Q. Now, be honest. How many people do you know who claimed to have seen the Lord?

A. Less than a half dozen.

Q. And you believe them?

A. Why should I doubt?

Q. Because when you meet the Lord, you’re not supposed to talk about it.

A. That’s a myth, generated by those who can’t explain why it isn’t happening to more people.

Q. Let’s wrap this up. What are you trying to accomplish with your blog these days?

A. Let me do two things. Let me first state unequivocally what I’m not trying to do and then I’ll answer your question to the best of my ability.

Q. Please. Go ahead.

A. First of all, I am not trying to encourage anyone to leave this church. In fact, I am trying to do the opposite. Stay. We need you. We need your strength. We need your talents and abilities. We need your service, your help, your testimonies and your love of the Savior to share with us.

Next, let’s be clear. I am not the cause of anyone deciding to leave this church. Just because I report on events of the day or I write a book review about a controversial book, it is up to the individual to decide how they will take the news or if they like my opinion of the book.

And finally, I want to make sure everyone who reads this knows I have no doubts that God is our Heavenly Father, that He lives and loves us and answers our prayers. I know that Jesus is the Christ. He is our Savior, our Lord and Redeemer. He is calling out to each of us to repent and come unto Him. I know Joseph Smith was called of God to translate the Book of Mormon.

He did this through the gift and power of God. It is scripture and we need to spend more time studying it so we can understand God’s will for us in these last days. I know the Lord established His church through Joseph Smith and restored priesthood authority and keys of the kingdom.
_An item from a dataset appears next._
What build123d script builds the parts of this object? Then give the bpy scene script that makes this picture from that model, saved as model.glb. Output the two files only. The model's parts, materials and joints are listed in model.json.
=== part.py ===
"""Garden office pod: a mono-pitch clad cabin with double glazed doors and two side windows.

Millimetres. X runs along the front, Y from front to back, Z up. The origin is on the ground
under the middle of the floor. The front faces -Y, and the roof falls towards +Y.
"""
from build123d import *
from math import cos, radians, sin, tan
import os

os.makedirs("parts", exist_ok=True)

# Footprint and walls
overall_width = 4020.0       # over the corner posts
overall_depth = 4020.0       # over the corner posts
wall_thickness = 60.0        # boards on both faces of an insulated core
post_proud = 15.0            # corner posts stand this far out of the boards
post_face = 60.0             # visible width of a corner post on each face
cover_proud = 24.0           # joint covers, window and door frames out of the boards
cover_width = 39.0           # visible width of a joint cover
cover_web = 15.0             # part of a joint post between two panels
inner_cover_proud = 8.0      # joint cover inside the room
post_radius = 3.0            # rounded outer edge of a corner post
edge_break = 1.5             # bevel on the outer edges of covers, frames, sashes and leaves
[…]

I sustain the leaders of this church as prophets, seers and revelators and pray for their success.

Q. Thank you. And the last question: What are you trying to accomplish with your blog these days?

A. I am on a journey, a spiritual journey. I have questions I am trying to answer. I am sharing my journey with those who are interested. Sometimes the stuff I write may be mundane and boring. But it is my hope and prayer that something I write can help someone else who has asked the same question and is on the same journey, believing that D&C 93:1 can be fulfilled in mortality.

Q. And that concludes our interview with Latter-day Commentary by blogger Tim Malone since it’s now one o’clock in the morning. We hope to have future interviews and delve deeper into some of the subjects you raised, especially your contention that the scriptures about the Lord coming to visit men and women in this life are meant to be literally fulfilled in a physical way.

A. Thank you. God bless and good night.